Seidels Reklame
- Categories: Advertising trade magazine
- Founder: Wilhelm Seidel
- Founded: 1913
- Final issue: 1942
- Country: German Empire
- Based in: Berlin
- Language: German

= Seidels Reklame =

German advertising trade magazine (1913–1942)

Seidels Reklame (Seidel's Advertising) was a German advertising trade and graphic art magazine which was in circulation between 1913 and 1942. It was based in Berlin, Germany.

==History and profile==
Seidels Reklame was founded by Wilhelm Seidel in Berlin in 1913. The first editor was Robert Hösel, and its subtitle was Das Blatt der Praxis. From May 1935 the magazine was renamed as Werben und Verkaufen (German: Advertising and Selling) and published until this title until its closure in 1942.
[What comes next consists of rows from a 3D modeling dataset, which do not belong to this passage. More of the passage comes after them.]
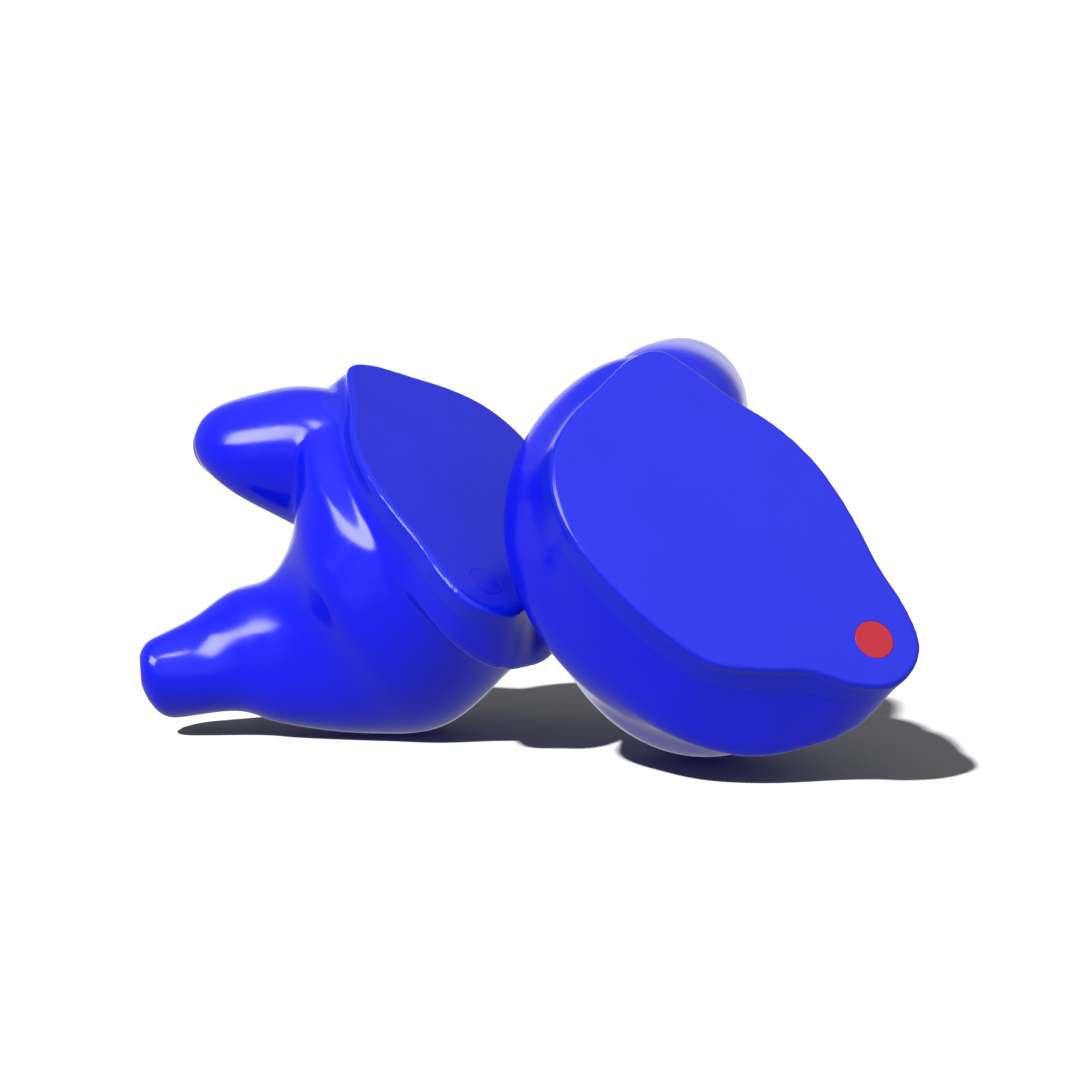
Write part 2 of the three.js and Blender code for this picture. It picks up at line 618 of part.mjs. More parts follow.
// How each lies on the table: its turn in degrees, and its place before the pair is centred.
const stance = {
  right: { turn: [60.5, 11.1, 35.6], x: 7.8, y: -7.5 },
  left: { turn: [33.1, 27.2, 28.3], x: -7.9, y: 7.5 },
};

function standing(group, { turn, x, y }) {
  group.rotation.set(...turn.map(rad), 'XYZ');
  group.position.set(x, y, 0).multiply(stretch);
  group.updateMatrixWorld(true);
  group.position.z = -new THREE.Box3().setFromObject(group, true).min.z;
  return group;
}

const right = monitor('right', 'redDot');
const left = monitor('left', 'blueDot');
left.scale.x = -1;

const pair = new THREE.Group();
pair.add(standing(right, stance.right), standing(left, stance.left));
pair.updateMatrixWorld(true);
const middle = new THREE.Box3().setFromObject(pair, true).getCenter(vec(0, 0, 0));
pair.position.set(-middle.x, -middle.y, 0);

export default pair;
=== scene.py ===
# In-ear monitors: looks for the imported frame. Forms are modelled in millimetres in one monitor's
# own frame (z = 0 is the faceplate, +y its nose, +x the canal side) and then set in their place.
import bpy
import json
import math
from mathutils import Matrix, Vector

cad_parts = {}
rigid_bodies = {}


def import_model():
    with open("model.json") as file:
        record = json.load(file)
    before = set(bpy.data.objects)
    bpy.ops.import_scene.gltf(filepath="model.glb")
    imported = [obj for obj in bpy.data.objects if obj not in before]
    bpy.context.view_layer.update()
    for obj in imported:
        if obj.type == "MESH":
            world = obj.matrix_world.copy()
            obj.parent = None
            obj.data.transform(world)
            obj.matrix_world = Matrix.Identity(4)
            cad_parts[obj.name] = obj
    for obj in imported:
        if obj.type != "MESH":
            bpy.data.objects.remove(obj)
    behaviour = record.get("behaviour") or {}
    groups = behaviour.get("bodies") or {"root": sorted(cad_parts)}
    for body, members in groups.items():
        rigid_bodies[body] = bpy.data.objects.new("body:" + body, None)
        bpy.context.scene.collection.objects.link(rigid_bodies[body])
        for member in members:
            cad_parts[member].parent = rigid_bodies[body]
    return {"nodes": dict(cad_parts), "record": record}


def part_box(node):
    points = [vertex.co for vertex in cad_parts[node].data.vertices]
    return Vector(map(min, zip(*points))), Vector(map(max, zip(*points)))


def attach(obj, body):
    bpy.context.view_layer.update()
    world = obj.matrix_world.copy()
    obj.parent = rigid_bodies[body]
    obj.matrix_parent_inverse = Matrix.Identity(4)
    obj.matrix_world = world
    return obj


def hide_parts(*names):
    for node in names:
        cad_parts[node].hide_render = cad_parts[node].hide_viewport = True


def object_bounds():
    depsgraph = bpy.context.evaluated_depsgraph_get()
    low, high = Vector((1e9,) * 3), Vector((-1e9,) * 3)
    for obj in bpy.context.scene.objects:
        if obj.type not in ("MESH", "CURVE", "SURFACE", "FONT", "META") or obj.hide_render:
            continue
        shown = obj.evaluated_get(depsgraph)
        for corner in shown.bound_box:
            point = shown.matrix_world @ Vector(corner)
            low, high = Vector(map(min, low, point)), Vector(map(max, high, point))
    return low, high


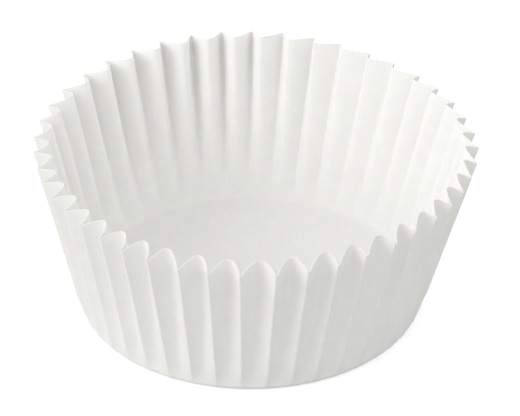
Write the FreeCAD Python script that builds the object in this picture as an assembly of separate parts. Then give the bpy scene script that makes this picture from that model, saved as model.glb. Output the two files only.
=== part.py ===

Seidels Reklame covered articles about the developments in advertising and relevant legal issues, including chicanery and plagiarism. During the Weimar Republic it supported the use of advertisements in which modern, independent and provocative women were featured. It is one of the earliest German publications which used the term public relations in 1937. One of the contributors was Julius Pinschewer who stressed the significant roles of the advertising films in attracting consumers. Robert Hösel also published articles describing experiments on the optimal color combinations to produce the most effective contrast between text and background on posters.